**Information shown:**
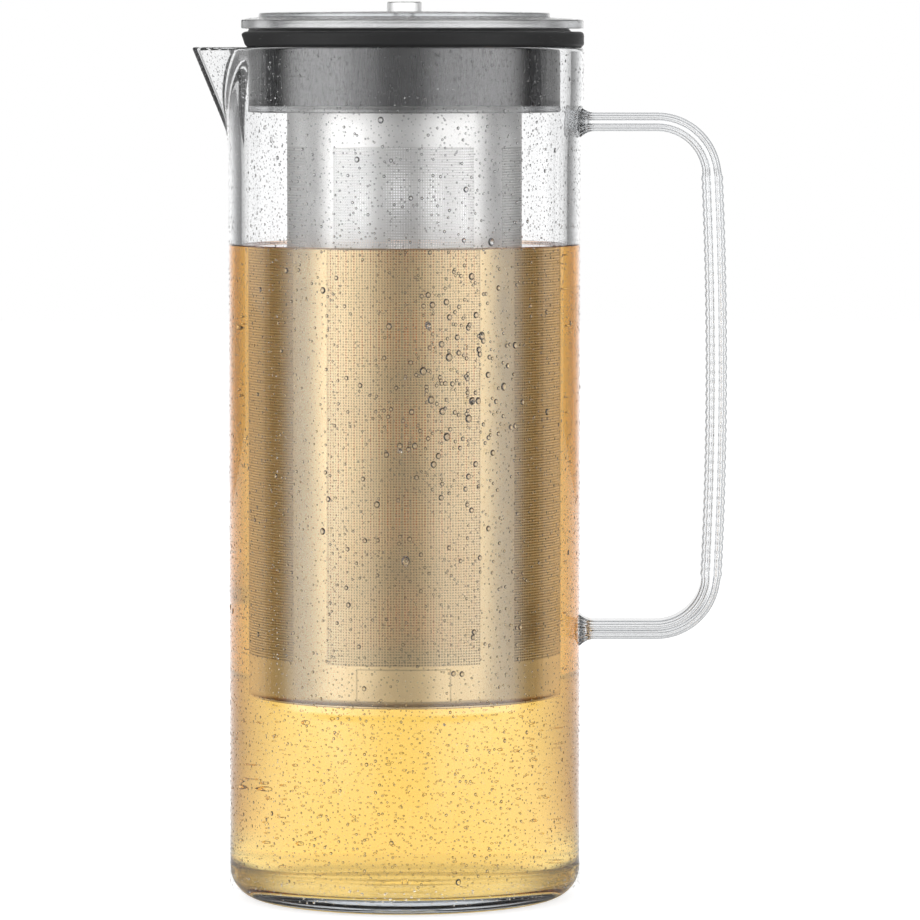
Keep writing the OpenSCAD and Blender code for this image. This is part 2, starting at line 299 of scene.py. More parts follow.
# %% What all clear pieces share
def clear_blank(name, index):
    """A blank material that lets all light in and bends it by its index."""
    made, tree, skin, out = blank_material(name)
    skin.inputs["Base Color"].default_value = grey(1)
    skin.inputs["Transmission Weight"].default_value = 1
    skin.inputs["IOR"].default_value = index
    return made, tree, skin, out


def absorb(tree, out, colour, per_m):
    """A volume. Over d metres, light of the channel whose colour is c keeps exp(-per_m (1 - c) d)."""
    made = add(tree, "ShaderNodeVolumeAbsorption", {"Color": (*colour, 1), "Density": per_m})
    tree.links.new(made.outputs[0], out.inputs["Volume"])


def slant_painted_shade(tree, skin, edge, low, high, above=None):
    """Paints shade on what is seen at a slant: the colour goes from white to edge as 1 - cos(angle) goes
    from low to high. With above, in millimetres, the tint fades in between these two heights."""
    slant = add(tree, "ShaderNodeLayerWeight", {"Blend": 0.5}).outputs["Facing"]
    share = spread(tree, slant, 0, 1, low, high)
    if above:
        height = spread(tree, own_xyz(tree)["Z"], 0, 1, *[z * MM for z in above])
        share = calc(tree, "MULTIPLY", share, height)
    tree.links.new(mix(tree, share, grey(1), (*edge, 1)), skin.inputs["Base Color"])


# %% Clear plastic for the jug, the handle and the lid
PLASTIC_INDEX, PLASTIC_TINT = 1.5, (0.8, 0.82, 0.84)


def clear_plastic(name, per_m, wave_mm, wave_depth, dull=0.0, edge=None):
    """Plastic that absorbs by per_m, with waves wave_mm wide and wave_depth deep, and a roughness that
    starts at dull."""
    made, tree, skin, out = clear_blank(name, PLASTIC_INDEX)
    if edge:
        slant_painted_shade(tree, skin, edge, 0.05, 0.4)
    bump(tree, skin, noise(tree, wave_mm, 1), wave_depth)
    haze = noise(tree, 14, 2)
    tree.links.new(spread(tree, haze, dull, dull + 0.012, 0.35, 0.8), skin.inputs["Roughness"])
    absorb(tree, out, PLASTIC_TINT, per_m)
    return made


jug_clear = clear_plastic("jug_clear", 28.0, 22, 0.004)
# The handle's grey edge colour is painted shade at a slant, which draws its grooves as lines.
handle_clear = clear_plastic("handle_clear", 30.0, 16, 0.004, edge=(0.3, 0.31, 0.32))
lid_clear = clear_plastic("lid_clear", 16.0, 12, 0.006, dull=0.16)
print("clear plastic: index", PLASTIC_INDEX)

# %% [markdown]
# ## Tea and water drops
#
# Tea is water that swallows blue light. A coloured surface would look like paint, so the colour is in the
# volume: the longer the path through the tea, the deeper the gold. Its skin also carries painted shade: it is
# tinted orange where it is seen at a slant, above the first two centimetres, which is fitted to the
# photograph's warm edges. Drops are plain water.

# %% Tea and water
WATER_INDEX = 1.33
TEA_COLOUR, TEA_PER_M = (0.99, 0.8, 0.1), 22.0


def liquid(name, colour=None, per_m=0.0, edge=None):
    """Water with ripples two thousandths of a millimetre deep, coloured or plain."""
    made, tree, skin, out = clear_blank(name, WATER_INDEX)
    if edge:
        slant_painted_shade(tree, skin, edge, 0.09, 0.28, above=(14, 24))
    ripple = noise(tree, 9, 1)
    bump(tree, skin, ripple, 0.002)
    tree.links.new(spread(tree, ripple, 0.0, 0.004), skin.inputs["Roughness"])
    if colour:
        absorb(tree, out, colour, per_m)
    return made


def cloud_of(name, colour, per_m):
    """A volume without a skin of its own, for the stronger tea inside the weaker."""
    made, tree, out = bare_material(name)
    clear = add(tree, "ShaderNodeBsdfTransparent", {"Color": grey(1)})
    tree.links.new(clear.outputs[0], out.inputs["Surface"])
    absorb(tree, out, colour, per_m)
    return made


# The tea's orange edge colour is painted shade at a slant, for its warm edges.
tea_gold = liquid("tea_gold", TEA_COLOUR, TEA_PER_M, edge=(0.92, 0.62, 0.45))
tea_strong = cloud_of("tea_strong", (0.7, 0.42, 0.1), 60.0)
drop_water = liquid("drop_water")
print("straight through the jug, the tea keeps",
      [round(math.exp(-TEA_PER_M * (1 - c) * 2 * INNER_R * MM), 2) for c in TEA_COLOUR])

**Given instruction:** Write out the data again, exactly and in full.

**Response for this exercise:**
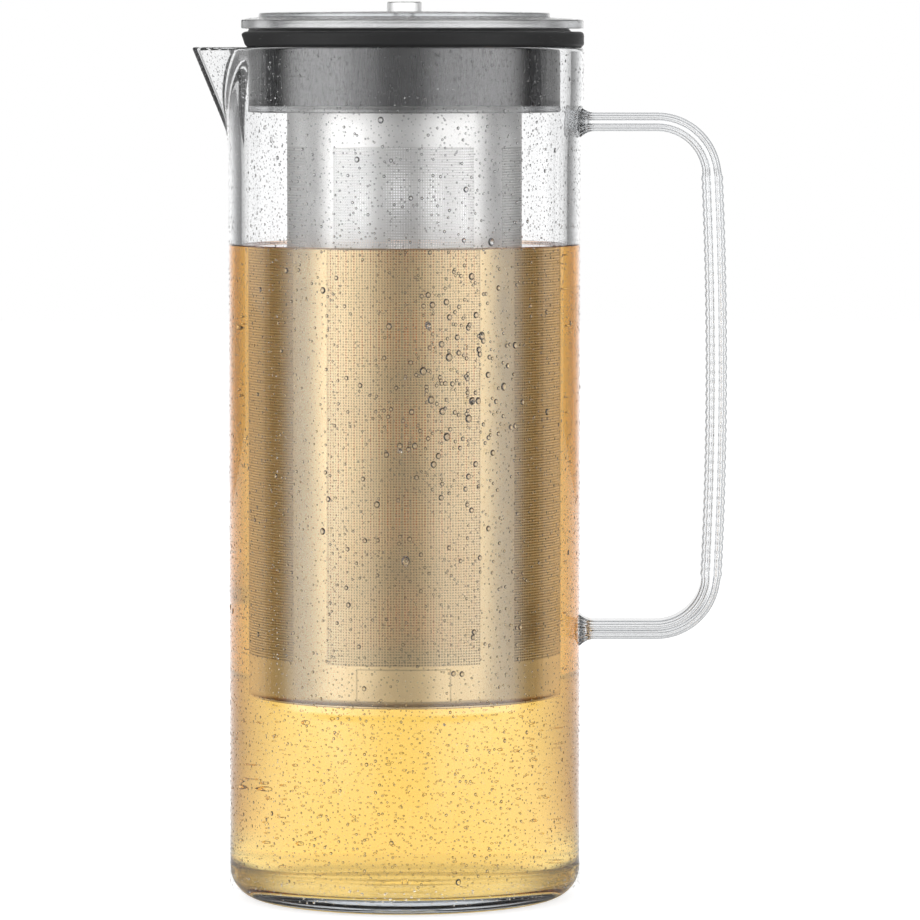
Keep writing the OpenSCAD and Blender code for this image. This is part 2, starting at line 299 of scene.py. More parts follow.
# %% What all clear pieces share
def clear_blank(name, index):
    """A blank material that lets all light in and bends it by its index."""
    made, tree, skin, out = blank_material(name)
    skin.inputs["Base Color"].default_value = grey(1)
    skin.inputs["Transmission Weight"].default_value = 1
    skin.inputs["IOR"].default_value = index
    return made, tree, skin, out


def absorb(tree, out, colour, per_m):
    """A volume. Over d metres, light of the channel whose colour is c keeps exp(-per_m (1 - c) d)."""
    made = add(tree, "ShaderNodeVolumeAbsorption", {"Color": (*colour, 1), "Density": per_m})
    tree.links.new(made.outputs[0], out.inputs["Volume"])


def slant_painted_shade(tree, skin, edge, low, high, above=None):
    """Paints shade on what is seen at a slant: the colour goes from white to edge as 1 - cos(angle) goes
    from low to high. With above, in millimetres, the tint fades in between these two heights."""
    slant = add(tree, "ShaderNodeLayerWeight", {"Blend": 0.5}).outputs["Facing"]
    share = spread(tree, slant, 0, 1, low, high)
    if above:
        height = spread(tree, own_xyz(tree)["Z"], 0, 1, *[z * MM for z in above])
        share = calc(tree, "MULTIPLY", share, height)
    tree.links.new(mix(tree, share, grey(1), (*edge, 1)), skin.inputs["Base Color"])


# %% Clear plastic for the jug, the handle and the lid
PLASTIC_INDEX, PLASTIC_TINT = 1.5, (0.8, 0.82, 0.84)


def clear_plastic(name, per_m, wave_mm, wave_depth, dull=0.0, edge=None):
    """Plastic that absorbs by per_m, with waves wave_mm wide and wave_depth deep, and a roughness that
    starts at dull."""
    made, tree, skin, out = clear_blank(name, PLASTIC_INDEX)
    if edge:
        slant_painted_shade(tree, skin, edge, 0.05, 0.4)
    bump(tree, skin, noise(tree, wave_mm, 1), wave_depth)
    haze = noise(tree, 14, 2)
    tree.links.new(spread(tree, haze, dull, dull + 0.012, 0.35, 0.8), skin.inputs["Roughness"])
    absorb(tree, out, PLASTIC_TINT, per_m)
    return made


jug_clear = clear_plastic("jug_clear", 28.0, 22, 0.004)
# The handle's grey edge colour is painted shade at a slant, which draws its grooves as lines.
handle_clear = clear_plastic("handle_clear", 30.0, 16, 0.004, edge=(0.3, 0.31, 0.32))
lid_clear = clear_plastic("lid_clear", 16.0, 12, 0.006, dull=0.16)
print("clear plastic: index", PLASTIC_INDEX)

# %% [markdown]
# ## Tea and water drops
#
# Tea is water that swallows blue light. A coloured surface would look like paint, so the colour is in the
# volume: the longer the path through the tea, the deeper the gold. Its skin also carries painted shade: it is
# tinted orange where it is seen at a slant, above the first two centimetres, which is fitted to the
# photograph's warm edges. Drops are plain water.

# %% Tea and water
WATER_INDEX = 1.33
TEA_COLOUR, TEA_PER_M = (0.99, 0.8, 0.1), 22.0


def liquid(name, colour=None, per_m=0.0, edge=None):
    """Water with ripples two thousandths of a millimetre deep, coloured or plain."""
    made, tree, skin, out = clear_blank(name, WATER_INDEX)
    if edge:
        slant_painted_shade(tree, skin, edge, 0.09, 0.28, above=(14, 24))
    ripple = noise(tree, 9, 1)
    bump(tree, skin, ripple, 0.002)
    tree.links.new(spread(tree, ripple, 0.0, 0.004), skin.inputs["Roughness"])
    if colour:
        absorb(tree, out, colour, per_m)
    return made


def cloud_of(name, colour, per_m):
    """A volume without a skin of its own, for the stronger tea inside the weaker."""
    made, tree, out = bare_material(name)
    clear = add(tree, "ShaderNodeBsdfTransparent", {"Color": grey(1)})
    tree.links.new(clear.outputs[0], out.inputs["Surface"])
    absorb(tree, out, colour, per_m)
    return made


# The tea's orange edge colour is painted shade at a slant, for its warm edges.
tea_gold = liquid("tea_gold", TEA_COLOUR, TEA_PER_M, edge=(0.92, 0.62, 0.45))
tea_strong = cloud_of("tea_strong", (0.7, 0.42, 0.1), 60.0)
drop_water = liquid("drop_water")
print("straight through the jug, the tea keeps",
      [round(math.exp(-TEA_PER_M * (1 - c) * 2 * INNER_R * MM), 2) for c in TEA_COLOUR])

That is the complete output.